My experience with reading and literature as a child has shaped how and why I continue to read presently. Reading came easy to me as a child and was easily assessible. Both of these factors enabled me to have the opportunity to enjoy reading as a leisure activity. For my own reading experience I believe that without the experiences and influences of my parents and teachers I may not have fallen in love with reading. When I think about my future career as a teacher I know I have the chance to bring that same love of literature to my students.

Sunday, February 17, 2008

Children's Literature Briefly Chapter 10

What I really enjoyed about this chapter was how it brought to attention that adults can sometimes dismiss fantasy because it is not reality. But in fact, fantasy teaches lessons about life in a way that children can understand, relate to, and are interested in. I like the quote at the very end of the chapter said by Lloyd Alexander, "I suppose you might define realism as fantasy pretending to be true; and fantasy as reality pretending to be a dream." A good fantasy novel will give insight into major issues and emotions that we as humans face.

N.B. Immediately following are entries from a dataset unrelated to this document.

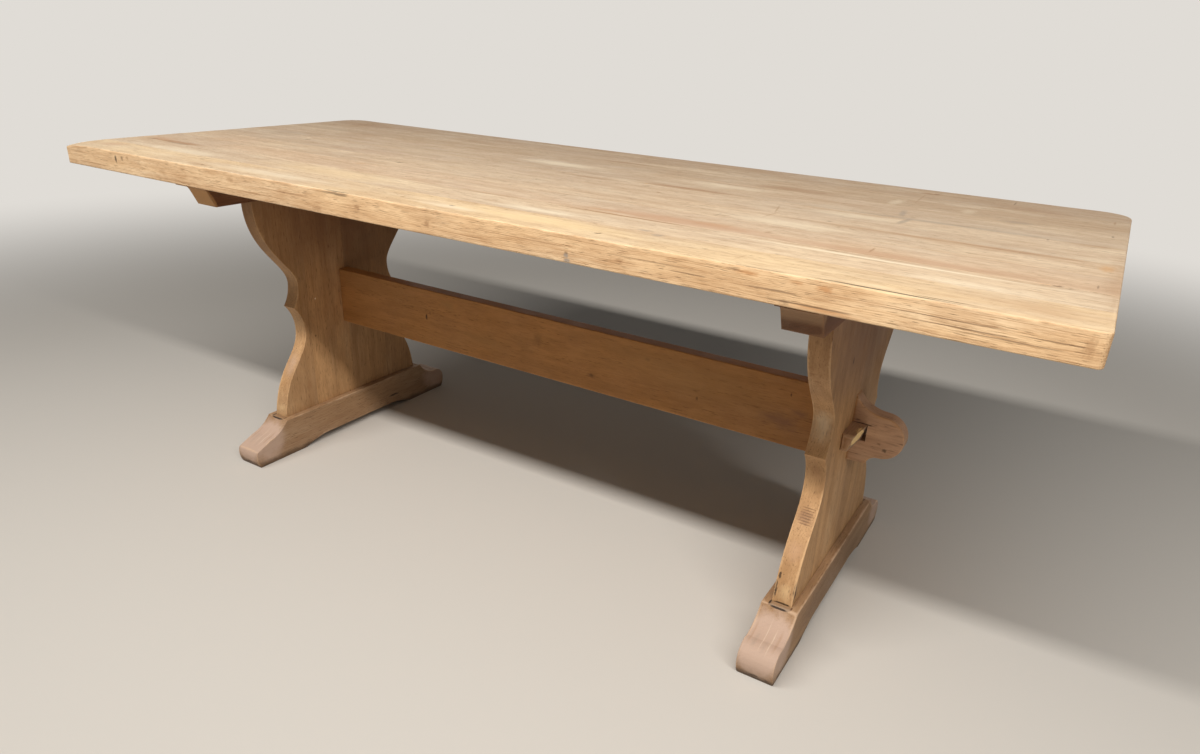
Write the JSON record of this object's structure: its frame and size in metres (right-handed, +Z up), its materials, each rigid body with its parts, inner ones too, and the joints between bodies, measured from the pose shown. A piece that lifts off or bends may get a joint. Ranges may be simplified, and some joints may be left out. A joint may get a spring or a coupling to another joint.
{
  "type": "trestle dining table",
  "caption": "Solid oak dining table: a thick plank top on two ogee-shaped end panels with sledge feet, tied by a wedged through-tenon stretcher.",
  "frame": {"origin": "on the floor, under the middle of the top", "axes": "+X along the table, +Y across it away from the thin ends of the wedges, +Z up"},
  "size_m": [2.11, 0.88, 0.76],
  "materials": {
    "top_oak": "worn and sealed, matt",
    "panel_oak": "sawn and sealed, matt",
    "stretcher_oak": "sawn and sealed, matt",
    "foot_oak": "worn, matt",
    "bearer_oak": "sawn, matt",
    "wedge_oak": "riven, matt",
    "inner_oak": "planed, bare",
    "steel": "zinc plated"
  },
  "bodies": {
    "table": {"bearer_left": "bearer_oak", "bearer_right": "bearer_oak", "filler_left_back": "foot_oak", "filler_left_front": "foot_oak", "filler_right_back": "foot_oak", "filler_right_front": "foot_oak", "foot_left": "foot_oak", "foot_right": "foot_oak", "foot_screw_washers": "steel", "foot_screws": "steel", "head_tenons": "inner_oak", "panel_left_board_1": "panel_oak", "panel_left_board_2": "panel_oak", "panel_left_board_3": "panel_oak", "panel_left_board_4": "panel_oak", "panel_right_board_1": "panel_oak", "panel_right_board_2": "panel_oak", "panel_right_board_3": "panel_oak", "panel_right_board_4": "panel_oak", "stretcher": "stretcher_oak", "top_board_1": "top_oak", "top_board_2": "top_oak", "top_board_3": "top_oak", "top_board_4": "top_oak", "top_board_5": "top_oak", "top_board_6": "top_oak", "top_board_7": "top_oak", "top_board_8": "top_oak", "top_screws": "steel", "top_tongues": "inner_oak"},
    "left_wedge": {"wedge_left": "wedge_oak"},
    "right_wedge": {"wedge_right": "wedge_oak"}
  },
  "joints": [
    {"name": "left_wedge_slide", "type": "slide", "parent": "table", "child": "left_wedge", "axis": [0, 1, 0], "range_m": [0, 0.1]},
    {"name": "right_wedge_slide", "type": "slide", "parent": "table", "child": "right_wedge", "axis": [0, 1, 0], "range_m": [0, 0.1]}
  ]
}
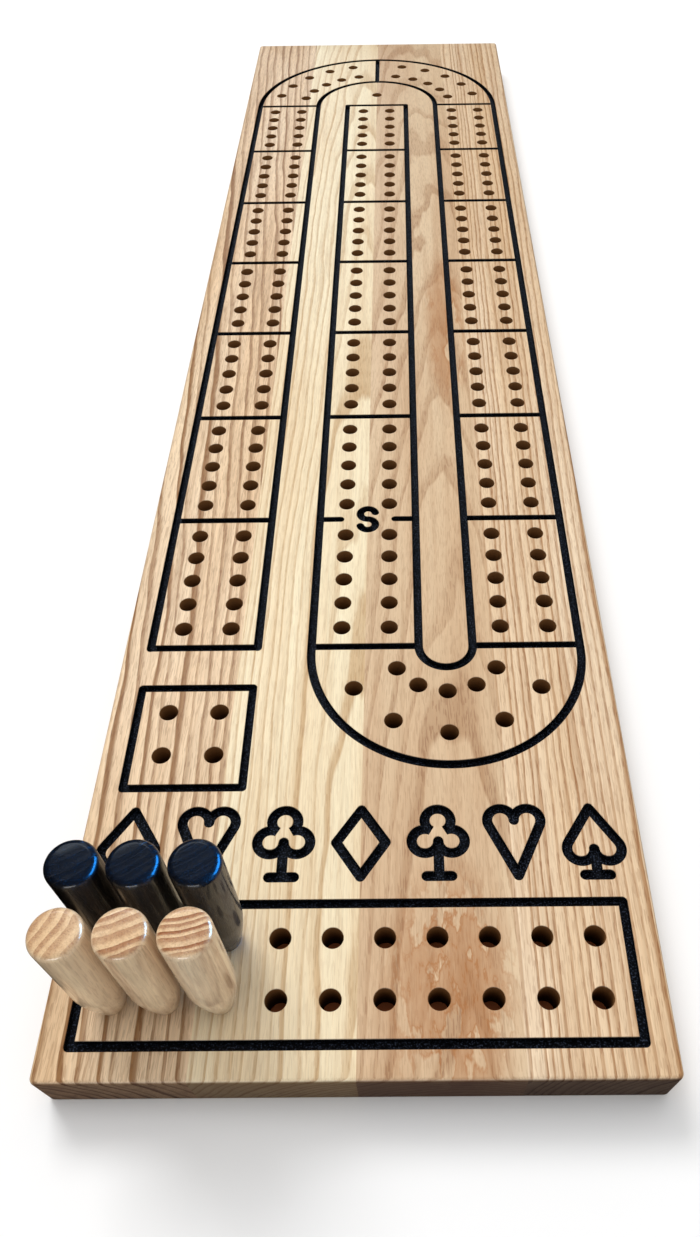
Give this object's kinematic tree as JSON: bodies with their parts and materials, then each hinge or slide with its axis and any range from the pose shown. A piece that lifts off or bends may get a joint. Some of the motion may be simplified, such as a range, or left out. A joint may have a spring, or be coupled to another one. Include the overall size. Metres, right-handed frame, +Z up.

Thursday, February 14, 2008

Craft Lesson #3: Minn and Jake


Targeted age Group
First Grade

Friendships are important relationships that we experience throughout our lives.
It’s important for children to learn what makes someone a good friend and how to be a good friend to others

How to teach it
I would read Minn and Jake out loud to the class for a few days until the book was finished and then focus on one passage.
On page 7 I would read the passage that reads:

“There are lots of good ways to choose a friend.
You can choose a friend because you like the same games,
Or because you live on the same street,
Or because your parents work together,
Or because you need to borrow a pen.
Or you can choose a friend because she smiles at you
And it makes you feel good”

Then begin a class discussion bring up questions like:

-How do you pick your friends?
-What are ways we can be good friend to others?
-How do we want our friends to treat us?
-Why are friends important?

Write the students responses on a big piece of paper and hang it in the class room. When there are disputes between students you can refer back to the chart to remind students how they think friends should treat each other.

Wong, Janet S. Minn and Jake. Farrar, Straus and Giroux, NY: Frances Foster Books, 2003

Tuesday, February 12, 2008

Children's Literature Briefly--Chp 18

What this chapter says about textbooks is so true! They are full of information and facts which is wonderful but sometimes hard for readers to derive meaning from. The use of trade books to assist in teaching is a great idea. I love the idea about forming book clubs for the classroom and having muliple copies of a few different books available for the children to read and then discuss with other children reading the same text. I personally love to read and discuss great books with other people to get their opinions and take on the stories. The chart on page 235, "Death to the traditional book report", is a valuable tool for the future. I can see myself refering to it for ideas for activities.

Tunnel, Michael O., and James S. Jacobs. Children's Literature, Briefly. 4th ed. Upper Saddle River, NJ: Pearson Education, Inc., 2008.